State leaders in Maryland have rolled out new online resiliency tools to help provide important economic data to local economic and government decision makers.

In a press release, the state explained that these four dashboards “provide critical information allowing local economic developers and organizations to create strategies to help the region address economic shocks, while building resiliency against future events.”

The dashboards were created in partnership with the Eastern Shore Regional GIS Cooperative (ESRGC) at Salisbury University and are a part of a multi-year project that was funded through part of a $1 million grant from the U.S. Economic Development Administration (EDA).

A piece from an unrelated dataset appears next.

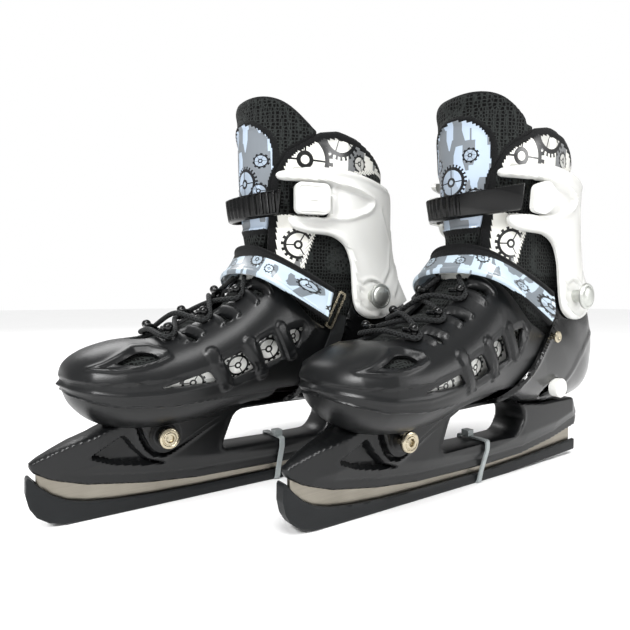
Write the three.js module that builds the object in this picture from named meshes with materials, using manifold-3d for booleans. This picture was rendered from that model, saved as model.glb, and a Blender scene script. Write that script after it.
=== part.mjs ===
// A pair of size-adjustable hockey-style ice skates, left and right, standing side by side on
// their blade guards. One skate is modelled and the other is its mirror image.
// Millimetres, +Z up, +X towards the toes, +Y towards each wearer's left.
// In one skate's own space x = 0 is the front bolt, y = 0 the blade and z = 0 the floor.
import * as THREE from 'three';
import { mergeVertices } from 'three/addons/utils/BufferGeometryUtils.js';
import Module from 'manifold-3d';

const wasm = await Module();
wasm.setup();

// ---------------------------------------------------------------- driving dimensions
const boot = {
  length: 279,        // toe tip to heel back
  toeReach: 57,       // toe tip ahead of the front bolt
  halfWidth: 44.5,    // at the ball of the foot
  toeHeight: 107,     // top of the toe cap above the floor
  shaftTop: 280,      // height to which the last is drawn
  toeBias: 4,         // the toe leans towards the inner side
  wall: 2.6,          // shell wall
};
const holderInset = 10;             // from the heel back to the rear end of the holder
const bladeUnit = { front: 73, rear: boot.toeReach - boot.length + holderInset, thickness: 3,
  slotDepth: 12 };
const holder = { noseHeight: 38, halfWidth: 12, footHalfWidth: 6.5, frontTop: 54, rearTop: 49 };
const bolt = { height: 47, shank: 3.2, headRadius: 6.5, headHeight: 3.4, clearance: 0.4 };
const lug = { radius: 10.6, halfWidth: 15.5, back: -52, top: 58 };
const holderWindow = { front: -39, rear: -126, low: 31, high: 56, corner: 7 };
const pocket = { tip: 44, high: 51, low: 28, back: -4, depth: 6 };
const guard = { wall: 2.4, frontHeight: 28, rearHeight: 12, midHeight: 8, gap: 0.5 };
const tie = { x: -86, width: 3.6, thick: 1.4, gap: 0.5, headSize: 6 };
const pivot = { height: 134, share: 0.738, pinRadius: 4.6, domeRadius: 9.2, domeHeight: 3.2 };
const cuffFit = { gap: 0.9, wall: 3.4, recess: 1.4 };
const heelFit = { gap: 0.4 };
const liner = { gap: 2.0, thick: 4.2 };
const cuffTop = 222;
const collarTop = 252;
const tongueTop = 277;
const instep = { lift: 9, thick: 2.2, width: 24, foldAheadOfPivot: 38.9, foldZ: 126, rise: 34 };
const webbing = { thick: 1.6, width: 18, low: 96 };
const ring = { wire: 1.6, depth: 7 };
const ladder = {
  lift: 8.6,          // above the last
  thick: 2.8,
  width: 17,
  ribPitch: 4.6,
  ribDepth: 0.9,
  height: 199.5,      // at the buckle, above the floor
  fall: 0.27,         // slope towards the front
};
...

Housed on the Maryland Department of Commerce website, the tools include:

  • The Maryland Manufacturing Industry Dashboard, which highlights strengths and industry opportunities that exist within the state;
  • The Maryland Manufacturing Workforce Dashboard, which explores the state’s manufacturing workforce characteristics, and provides data on demographics of employees and new hires;
  • The Maryland Transferable Skills Dashboard, which provides tools to analyze the state’s occupations and assortment of skills that are preferred in each profession; and
  • The Maryland Economic Dashboard, a guide to demographic, economic, and social data for each of Maryland’s regions.

The Maryland Department of Commerce said that the dashboards provide not only data, but also maps, graphs, and other information at a county level for the entire state, allowing for comparisons across jurisdictions, the creation of custom geographic regions, and data for multiple years.

“Making Maryland’s economy stronger and more competitive requires teamwork as well as reliable, accurate information. Maryland Commerce is proud to work with our partners at Salisbury University and the Eastern Shore Regional GIS Cooperative to provide these free, data-driven tools,” said Maryland Commerce Secretary Kevin Anderson.

“These dashboards will help economic development organizations, business leaders, and local governments respond to unexpected economic challenge,” he said. “We’re grateful to the U.S. EDA for funding this critical research project.”